”Good morning, Entertainment Weekly. [Pause] And you are…? [Pause] And we would know you from…? [Pause] And we’re interviewing you because…? [Long pause] Okay, thanks, buh-bye.” David Spade — he of ”Saturday Night Live,” ”Tommy Boy,” ”Just Shoot Me,” and the new film ”Dickie Roberts: Former Child Star” (premiering Sept. 5) — has just arrived and is ready to get stupid.
In ”Dickie Roberts,” Screech, Danny Bonaduce, Corey Feldman, and Barry Williams are your poker buddies, and Emmanuel Lewis kicks the crap out of you. Which begs the question: Did anyone say no?
You wouldn’t believe how many said no. Natalie from ”The Facts of Life,” Jimmie Walker…Tootie drives a hard bargain, I’ll just say that. I said, ”C’mon, it’s $50 and an apple, whaddaya want?”
Gary Coleman also makes a cameo. Based on his performance, why will he be a good governor of California?
He knows most of his lines. And he looks you right in the knee.
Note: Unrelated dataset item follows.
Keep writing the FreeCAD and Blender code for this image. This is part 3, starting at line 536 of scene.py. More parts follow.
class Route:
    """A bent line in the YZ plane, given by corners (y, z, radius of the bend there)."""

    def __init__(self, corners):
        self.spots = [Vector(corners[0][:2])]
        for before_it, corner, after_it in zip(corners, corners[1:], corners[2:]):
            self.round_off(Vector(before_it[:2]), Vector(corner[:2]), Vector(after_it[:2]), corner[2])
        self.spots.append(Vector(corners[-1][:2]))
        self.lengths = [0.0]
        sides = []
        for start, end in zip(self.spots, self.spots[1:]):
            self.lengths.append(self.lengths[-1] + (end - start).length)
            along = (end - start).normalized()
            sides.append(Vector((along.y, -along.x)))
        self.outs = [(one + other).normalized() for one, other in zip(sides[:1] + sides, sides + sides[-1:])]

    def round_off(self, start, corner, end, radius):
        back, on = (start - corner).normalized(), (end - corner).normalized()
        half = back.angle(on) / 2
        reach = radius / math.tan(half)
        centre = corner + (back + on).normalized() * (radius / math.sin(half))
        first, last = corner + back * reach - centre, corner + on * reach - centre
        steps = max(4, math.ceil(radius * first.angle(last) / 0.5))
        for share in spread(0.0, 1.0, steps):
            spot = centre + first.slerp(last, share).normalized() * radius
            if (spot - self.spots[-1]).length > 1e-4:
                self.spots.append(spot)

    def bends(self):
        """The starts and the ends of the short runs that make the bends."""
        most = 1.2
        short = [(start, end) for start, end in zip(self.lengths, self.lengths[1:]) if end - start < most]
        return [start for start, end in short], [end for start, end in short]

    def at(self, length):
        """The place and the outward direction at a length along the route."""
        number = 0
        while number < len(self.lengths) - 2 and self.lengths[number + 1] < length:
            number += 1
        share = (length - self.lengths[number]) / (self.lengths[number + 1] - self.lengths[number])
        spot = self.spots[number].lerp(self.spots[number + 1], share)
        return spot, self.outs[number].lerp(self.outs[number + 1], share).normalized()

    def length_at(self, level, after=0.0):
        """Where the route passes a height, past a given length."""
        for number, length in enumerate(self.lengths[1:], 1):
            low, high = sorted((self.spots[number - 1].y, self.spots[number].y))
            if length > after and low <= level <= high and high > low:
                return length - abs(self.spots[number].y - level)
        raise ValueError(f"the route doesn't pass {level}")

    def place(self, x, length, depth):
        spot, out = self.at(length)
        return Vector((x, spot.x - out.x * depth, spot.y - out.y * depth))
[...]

I didn’t happen to catch the last four seasons of ”Just Shoot Me.” Did I miss anything?
Yeah, Finch did a funny dance. And hit on a model. You should have been there.
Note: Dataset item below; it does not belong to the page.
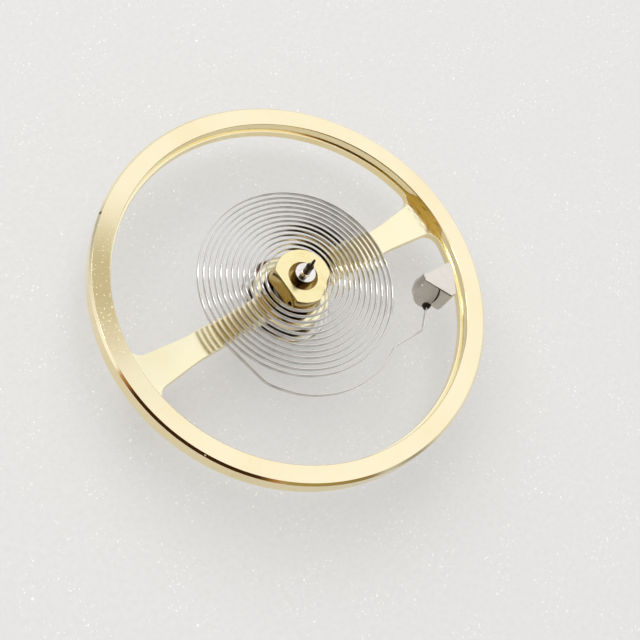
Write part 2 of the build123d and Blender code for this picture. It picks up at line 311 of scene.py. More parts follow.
def endTree(board, shape, finish):
    shape = board.node("GeometryNodeRealizeInstances", {0: shape})
    shape = board.node("GeometryNodeSetMaterial", {"Geometry": shape, "Material": finish})
    board.node("NodeGroupOutput", {0: shape})
    return board.tree


def growTree(tree, piece, values):
    grown = piece.modifiers.new(tree.name, "NODES")
    grown.node_group = tree
    for item in tree.interface.items_tree:
        if item.in_out == "INPUT" and item.name in values:
            grown[item.identifier] = values[item.name]
    applyModifiers(piece)


# Turned pieces: a profile line in X and Z, spun about Z
def buildTurningTree():
    inputs = {"Profile": "Geometry", "Segments": "Int", "Merge distance": "Float", "Finish": "Material"}
    board, (profile, segments, distance, finish) = startTree("turnedPiece", inputs)
    count = board.node("GeometryNodeAttributeDomainSize", {0: profile})
    grid = board.node("GeometryNodeMeshGrid", {"Vertices X": segments + 1, "Vertices Y": count})
    index = board.node("GeometryNodeInputIndex")
    position = board.node("GeometryNodeInputPosition")
    sockets = {"Geometry": profile, "Value": position, "Index": index % count}
    onProfile = board.node("GeometryNodeSampleIndex", sockets, data_type="FLOAT_VECTOR")
    step = board.node("ShaderNodeMath", {0: index / count}, operation="FLOOR")
    sockets = {"Vector": onProfile, "Angle": step * (2 * math.pi) / segments}
    spun = board.node("ShaderNodeVectorRotate", sockets, rotation_type="Z_AXIS")
    shape = board.node("GeometryNodeSetPosition", {"Geometry": grid, "Position": spun})
    shape = board.node("GeometryNodeMergeByDistance", {"Geometry": shape, "Distance": distance})
    return endTree(board, shape, finish)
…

Which of these guest-starring gigs were you hoping I wouldn’t bring up: ”ALF,” ”Baywatch,” or ”The Facts of Life”?
All winners. ”Baywatch” was good because I got my hair blonded out in that sewer water for a week. I think that’s how I got crabs four times. ALF had a bit of a toot problem, and I knew that show was doomed. And ”The Facts of Life” — I was on that show with Richard Grieco. It was a spin-off episode. It spun off a cliff and no one’s heard of it since.
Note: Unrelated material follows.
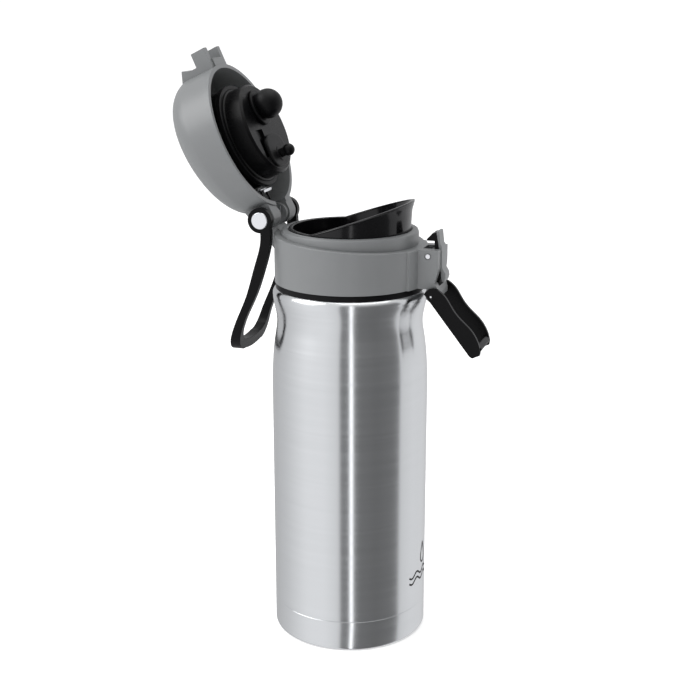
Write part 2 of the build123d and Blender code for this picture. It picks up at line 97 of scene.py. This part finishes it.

In 2001, you were fined for reckless jet skiing in Arizona. On the ”Joe Dirt” white-trash scale, does reckless jet skiing rank above a mullet?
No, a mullet’s No. 1. Then half-shirt. Then Jet Ski. Making crystal meth in your basement is fourth. And getting busted for crystal meth is fifth.
If they can make ”A Night at the Roxbury” and ”It’s Pat,” why the hell wasn’t there a movie with the ”buh-bye” flight attendant?
They asked me to write a Gap Girls movie, but I wouldn’t do it. They said, ”Do you think there’s an hour-and-a-half movie in there?” and I said, ”There might be enough for one more four-minute sketch.” And they were like, ”All right, let’s do the movie.”
You’ve said that the first time you were alone in your home with a girl, you whipped out your coin collection. Please tell me that ”coin collection” was a dirty, dirty metaphor for something else.
Rock collection? Stamp collection? I showed her a 1916-D Mercury dime. It was worth $120. I said, ”This has never been touched.” She said, ”Neither have my boobs. Let’s party.”
In sixth grade, you couldn’t participate in the state chess finals because you had the measles. Looking at your life today, is this the greatest ”total tool to Hollywood star who dates hot chicks” transformation in history?
With the way it’s been going lately, I should go back to being a chess champ. I think most girls think that’s more interesting.